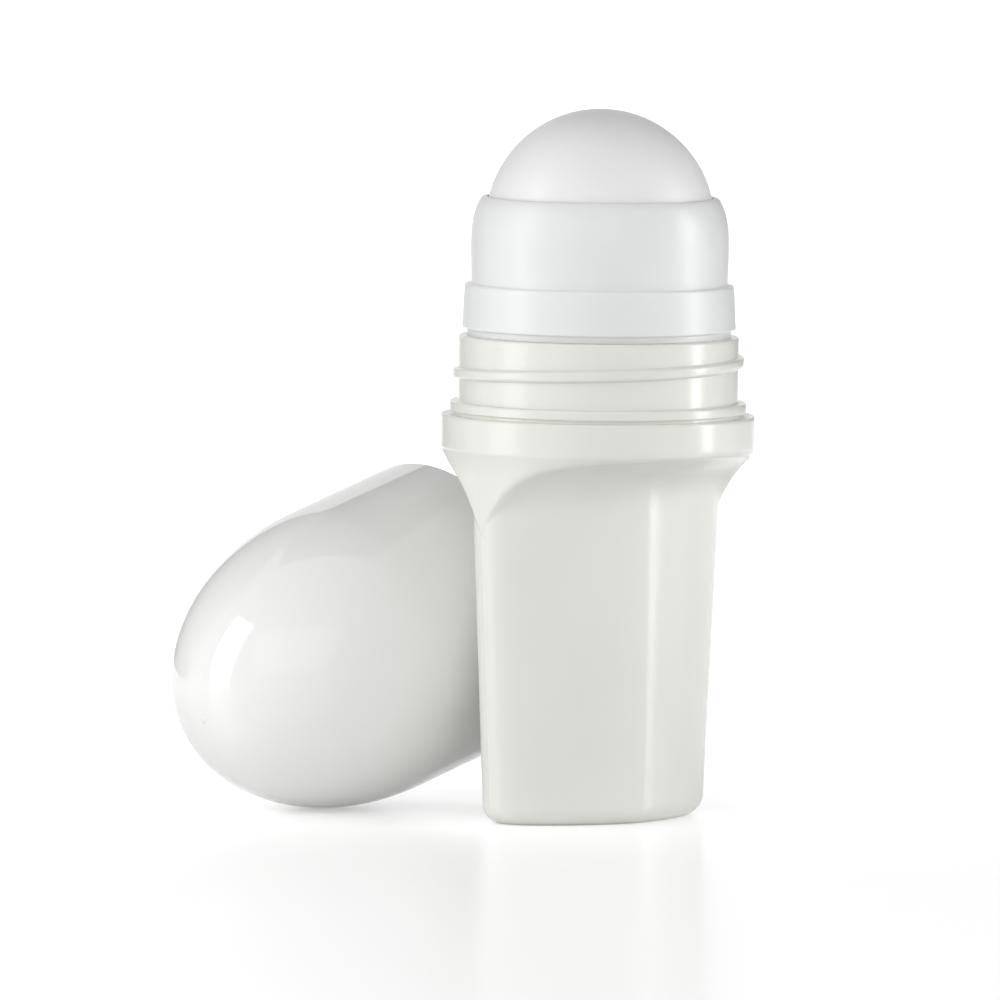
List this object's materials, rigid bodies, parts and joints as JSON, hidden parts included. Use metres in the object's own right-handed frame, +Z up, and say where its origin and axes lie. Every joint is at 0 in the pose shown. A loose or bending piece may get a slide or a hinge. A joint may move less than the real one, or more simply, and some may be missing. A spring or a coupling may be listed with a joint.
{
  "type": "roll on bottle",
  "caption": "White roll-on bottle with a round neck over a tapered oval body, a ball held in a translucent snap-in housing, and its domed cap taken off and leaning behind it.",
  "frame": {"origin": "centre of the bottle's foot on the standing plane, on the axis of the neck", "axes": "+Z up along the axis of the neck, -Y out of the broad front panel, -X out of one of the two narrow grip edges"},
  "size_m": [0.0768, 0.0848, 0.1104],
  "materials": {
    "bottle_white": "satin white polypropylene",
    "housing_natural": "natural translucent polypropylene",
    "ball_white": "fine satin white",
    "cap_gloss": "high gloss white"
  },
  "bodies": {
    "bottle": {"bottle": "bottle_white", "ball_housing": "housing_natural"},
    "ball": {"ball": "ball_white"},
    "cap": {"cap": "cap_gloss"}
  },
  "joints": [
    {"name": "ball_roll", "type": "hinge", "parent": "bottle", "child": "ball", "pos_m": [0, 0, 0.0926], "axis": [1, 0, 0], "continuous": true},
    {"name": "cap_lift", "type": "slide", "parent": "bottle", "child": "cap", "axis": [-0.0616, 0.7044, 0.7071], "range_m": [0, 0.06]}
  ]
}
§ §
EXERCISE | All of the lines above must be returned exactly.

THE RESULT |
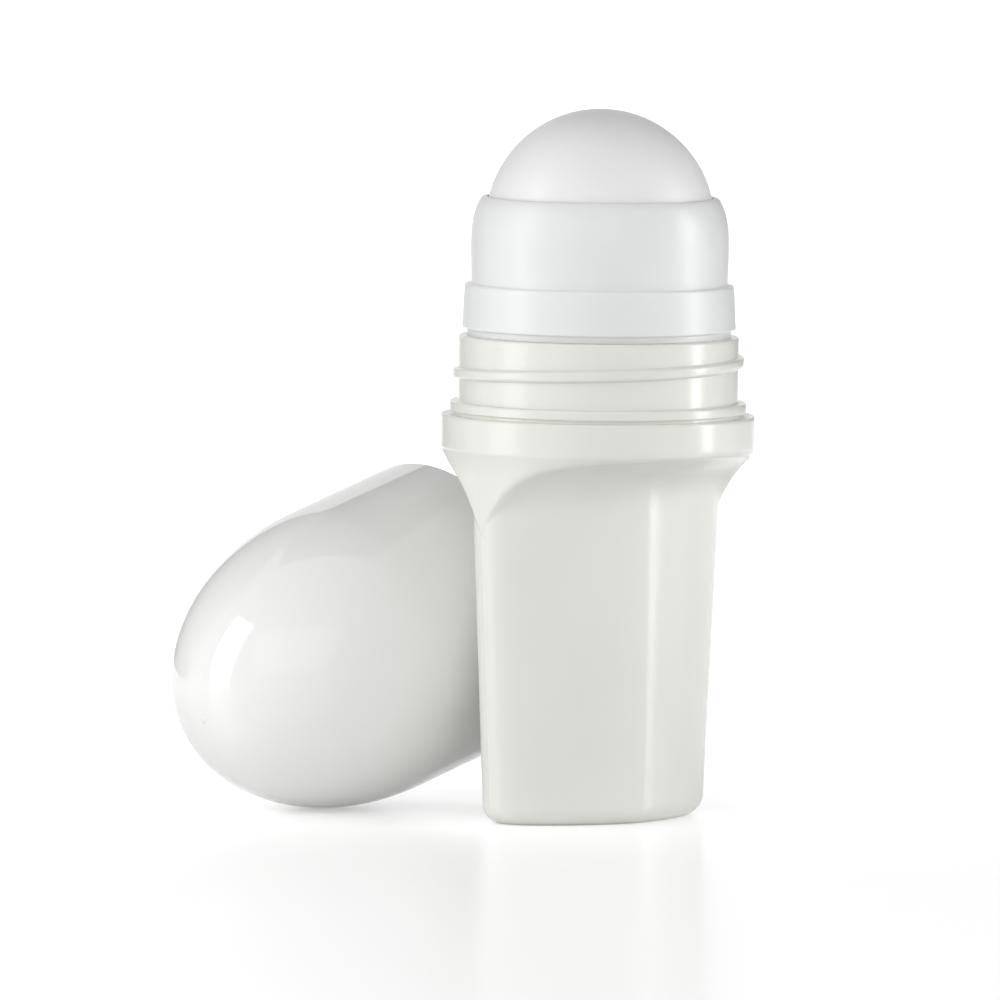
List this object's materials, rigid bodies, parts and joints as JSON, hidden parts included. Use metres in the object's own right-handed frame, +Z up, and say where its origin and axes lie. Every joint is at 0 in the pose shown. A loose or bending piece may get a slide or a hinge. A joint may move less than the real one, or more simply, and some may be missing. A spring or a coupling may be listed with a joint.
{
  "type": "roll on bottle",
  "caption": "White roll-on bottle with a round neck over a tapered oval body, a ball held in a translucent snap-in housing, and its domed cap taken off and leaning behind it.",
  "frame": {"origin": "centre of the bottle's foot on the standing plane, on the axis of the neck", "axes": "+Z up along the axis of the neck, -Y out of the broad front panel, -X out of one of the two narrow grip edges"},
  "size_m": [0.0768, 0.0848, 0.1104],
  "materials": {
    "bottle_white": "satin white polypropylene",
    "housing_natural": "natural translucent polypropylene",
    "ball_white": "fine satin white",
    "cap_gloss": "high gloss white"
  },
  "bodies": {
    "bottle": {"bottle": "bottle_white", "ball_housing": "housing_natural"},
    "ball": {"ball": "ball_white"},
    "cap": {"cap": "cap_gloss"}
  },
  "joints": [
    {"name": "ball_roll", "type": "hinge", "parent": "bottle", "child": "ball", "pos_m": [0, 0, 0.0926], "axis": [1, 0, 0], "continuous": true},
    {"name": "cap_lift", "type": "slide", "parent": "bottle", "child": "cap", "axis": [-0.0616, 0.7044, 0.7071], "range_m": [0, 0.06]}
  ]
}